Helmut Schmidt etiketine sahip kayıtlar gösteriliyor. Tüm kayıtları göster
Helmut Schmidt etiketine sahip kayıtlar gösteriliyor. Tüm kayıtları göster

22 Mart 2025 Cumartesi

"Bir rüya gördüm. Yazık, rüyalarımı ziyan ediyorum."

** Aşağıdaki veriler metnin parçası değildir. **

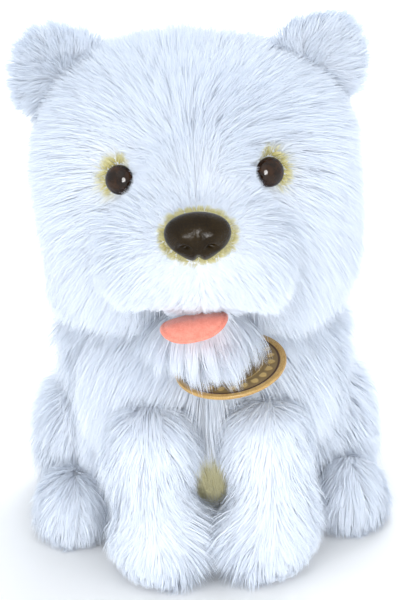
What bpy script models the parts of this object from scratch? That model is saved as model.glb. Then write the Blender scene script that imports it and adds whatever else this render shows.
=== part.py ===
"""A sitting plush terrier, sewn and stuffed.

The dog faces -Y, its own left side is at +X, and it sits on z = 0.
Lengths below are in millimetres and every mesh is scaled to metres when it becomes an object.

A soft form is a list of stations, from its lowest point to its highest. Each station is one level
section: (height, half width, half depth, middle along Y). The first and last stations are points.
"""
import math

import bmesh
import bpy
from mathutils import Matrix, Vector

MM = 0.001

# Cloth and seams
PLUSH = 2.4
SEAM_GAP = 0.8
FIT_GAP = 0.4
LINING_GAP = 0.9

# Heights that the soft forms share
SOLE_THICKNESS = 3.0
SKIN_BOTTOM = 3.4
NECK_SEAM = 106.0
PELLET_TOP = 30.0

# Seam lines
HEAD_GUSSET_HALF = 20.0
BODY_PANEL_HALF = 24.0
BODY_PANEL_Y = 5.0

HEAD = [
    (104.0, 0.0, 0.0, 5.0),
    (104.6, 40.0, 30.0, 5.0),
    (108.0, 51.0, 39.0, 4.0),
    (118.0, 58.0, 48.0, 1.0),
    (134.0, 63.0, 55.0, -2.0),
    (152.0, 65.5, 58.5, -3.0),
    (170.0, 65.5, 59.0, -3.0),
    (188.0, 62.0, 55.0, -2.0),
    (202.0, 52.0, 46.0, 0.0),
    (211.0, 35.0, 31.0, 1.0),
    (215.0, 16.0, 14.0, 1.0),
    (216.0, 0.0, 0.0, 1.0),
]
TORSO = [
    (2.6, 0.0, 0.0, 10.0),
    (3.0, 42.0, 42.0, 10.0),
    (8.0, 49.0, 50.0, 10.0),
    (18.0, 52.5, 54.0, 10.0),
    (34.0, 53.5, 56.0, 9.5),
    (50.0, 53.5, 56.0, 8.0),
    (64.0, 54.0, 55.0, 6.5),
    (78.0, 57.0, 53.0, 5.0),
    (90.0, 56.5, 48.0, 5.0),
    (99.0, 53.0, 41.0, 5.0),
    (105.5, 50.0, 37.5, 5.5),
    (109.0, 40.0, 30.0, 6.0),
    (110.0, 0.0, 0.0, 6.0),
]
FORELEG = [
    (2.8, 0.0, 0.0, -68.0),
    (3.2, 13.0, 18.0, -68.0),
    (8.0, 16.0, 22.0, -68.5),
    (15.0, 16.5, 22.0, -68.5),
    (23.0, 15.5, 19.0, -67.0),
    (33.0, 14.0, 15.5, -64.0),
    (46.0, 14.0, 14.5, -62.0),
    (60.0, 15.0, 15.0, -62.0),
    (70.0, 11.2, 11.2, -62.0),
    (74.0, 5.4, 5.4, -62.0),
    (75.0, 0.0, 0.0, -62.0),
]
THIGH = [
    (3.8, 0.0, 0.0, 28.0),
    (6.0, 8.0, 18.0, 28.0),
    (14.0, 15.0, 26.0, 28.0),
    (26.0, 18.0, 31.0, 27.0),
    (40.0, 17.5, 31.0, 24.0),
    (52.0, 13.0, 25.0, 21.0),
    (60.0, 7.0, 14.0, 19.0),
    (63.0, 0.0, 0.0, 19.0),
]
HIND_FOOT = [
    (2.8, 0.0, 0.0, -23.0),
    (3.2, 11.0, 14.5, -23.0),
    (8.0, 13.2, 18.0, -23.5),
    (15.0, 13.5, 18.0, -23.5),
    (22.0, 11.5, 15.0, -23.0),
    (27.0, 6.0, 8.5, -22.0),
    (28.5, 0.0, 0.0, -22.0),
]
TAIL = [
    (-9.0, 0.0, 0.0, 0.0),
    (-7.0, 5.6, 5.6, 0.0),
    (0.0, 9.0, 9.0, 0.0),
    (12.0, 10.0, 10.0, 0.0),
    (26.0, 9.0, 9.0, 0.0),
    (38.0, 6.0, 6.0, 0.0),
    (45.0, 2.6, 2.6, 0.0),
    (47.0, 0.0, 0.0, 0.0),
]
HEAD_ROUNDNESS = 2.3
TORSO_ROUNDNESS = 2.2

# Muzzle, chin and mouth
MUZZLE_CENTRE = (0.0, -62.0, 146.0)
MUZZLE_HALF = (35.0, 33.0, 23.5)
CHIN_CENTRE = (0.0, -60.0, 113.4)
CHIN_HALF = (20.0, 22.0, 6.0)
TONGUE_CENTRE = (-3.5, -84.0, 121.0)
TONGUE_HALF = (14.5, 9.5, 1.7)
TONGUE_DROOP = 7.0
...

14 Şubat 1981 Cumartesi, Saat 02.19 

    Saat 19 haberlerini dinlerken iyice uyku bastırdı. Yatıp uyudum. Bir rüya gördüm. Yazık, rüyalarımı ziyan ediyorum. Biyerde (Nişantaşı gibi biyer) Alpay Kabacalı'yla buluşuyoruz. Bir sinemaya gidiyoruz. Ben bu sinemaya hiç gitmedim diyorum. Giriyoruz. Benim biletim yok. Alpay önümden giderken bende iki tane var diyor. Bilet denetleyen kadına, öndekinde diye başımla işaret ederek geçiyorum. Biletçikadın bile ayrıntılarıyla kafamda. Bu rüyalar ne müthiş bişey. Gerçekte olsa böyle bir kadın hiçbir iz bırakmaz. Boylu poslu, kırk elli arası bir kadındı. Hafif kır saçlarını topuz yapmıştı. Bir geniş merdivenden başkalarıyla iniyoruz. Yapının güzelliği çok hoşuma gidiyor. Tavanlar çok yüksek ve heryan ceviz kaplama, duvarlar ve kimi yerde tavanlar da... Avizeler, lambalar harika... Bitakım salonlardan, geçitlerden geçiyoruz. O ne güzel mağazalar, konferans salonları... Duvarlar cilalı ceviz ağacı, ama salt kaplama değil, işli, nakışlı, oymalı, kabartmalı, çökertmeli... Rüya gibi güzel denir ya, işte tam öyle, rüyada rüya gibi güzel biyer görüyorum. Uzun, büyük... Kendi kendime, "İstanbul ne büyük, ne gizemli biyer, doğma büyüme İstanbulluyum. Bunca yıldır bu kentte yaşadım. Ne şaşılası şey, hem de İstanbul'un göbeğindeki böyle biyeri hiç bilmiyorum, gelmemişim buraya" diye düşünüyorum. Öyle büyük ki bu yer altı alanı, içinde bir de okul var; güzel giyimli öğrencileri görüyorum. 
    Alpay'a, "Burası ne güzel biyer, hiç gelmemişim... Kimin burası?" diyorum. "Helmut'un," diyor. Anlayamıyorum. Söylenişini açıklamak için, "Helmut Schmidt gibi," diyor. Demek İstanbullu bir zengin Alman'ın... Ama Alpay onu herkes tanırmış, benim de tanımam gerekirmiş gibi söylüyor. Bisürü güzel dükkânlar; kuyumcu, antikacı, mobilyacı... Bütün dükkânlar kalın ceviz ve çam... Sinema da oralarda biyerde... Bana kalırsa Kafka rüyalarından en iyi yararlanmasını bilen, rüyalarını en iyi kullanan yazarmış. Rüyalarıyla yaşamından bileşkeler yaratmış. 
    O yeraltı gezi yer[i] Kafka mekânları gibi biyer. 
    Alpay'a, peki bu mağazalara gelmek isteyenler nasıl gelecek, her buraya gelen sinema bileti almak zorunda kalacak... Salt sinema seyircileri içinse bunca mağaza, seyircilerden müşteriyle geçinemez. Sonra düşünüyorum ki dükkân sahiplerinin ve çalışanlarının geçiş kartları vardır. Ama olmaz ki, müşterilerin de geçiş kartları olamaz ya... Uyandım. Radyoyu başucumda açık bırakmıştım. Saat 24. Tam radyo son haberleri verip kapanırken uyandım. Uyumaya çalıştım. Uyuyamadım. Kalktım. Helaya gittim. Giyindim. Yatağımı yaptım. Büyük yapıdan tahta parçaları getirdim. Hava berbat, yağışlı, rüzgârlı, oldukça soğuk. Sobamı yaktım. Çay yaptım. Bu notları yazdım. Şimdi Almanya yazılarının belgelerine bakarak notları sıralayacağım. 

*Helmut Schmidt 1974-1982 arası Almanya başbakanı.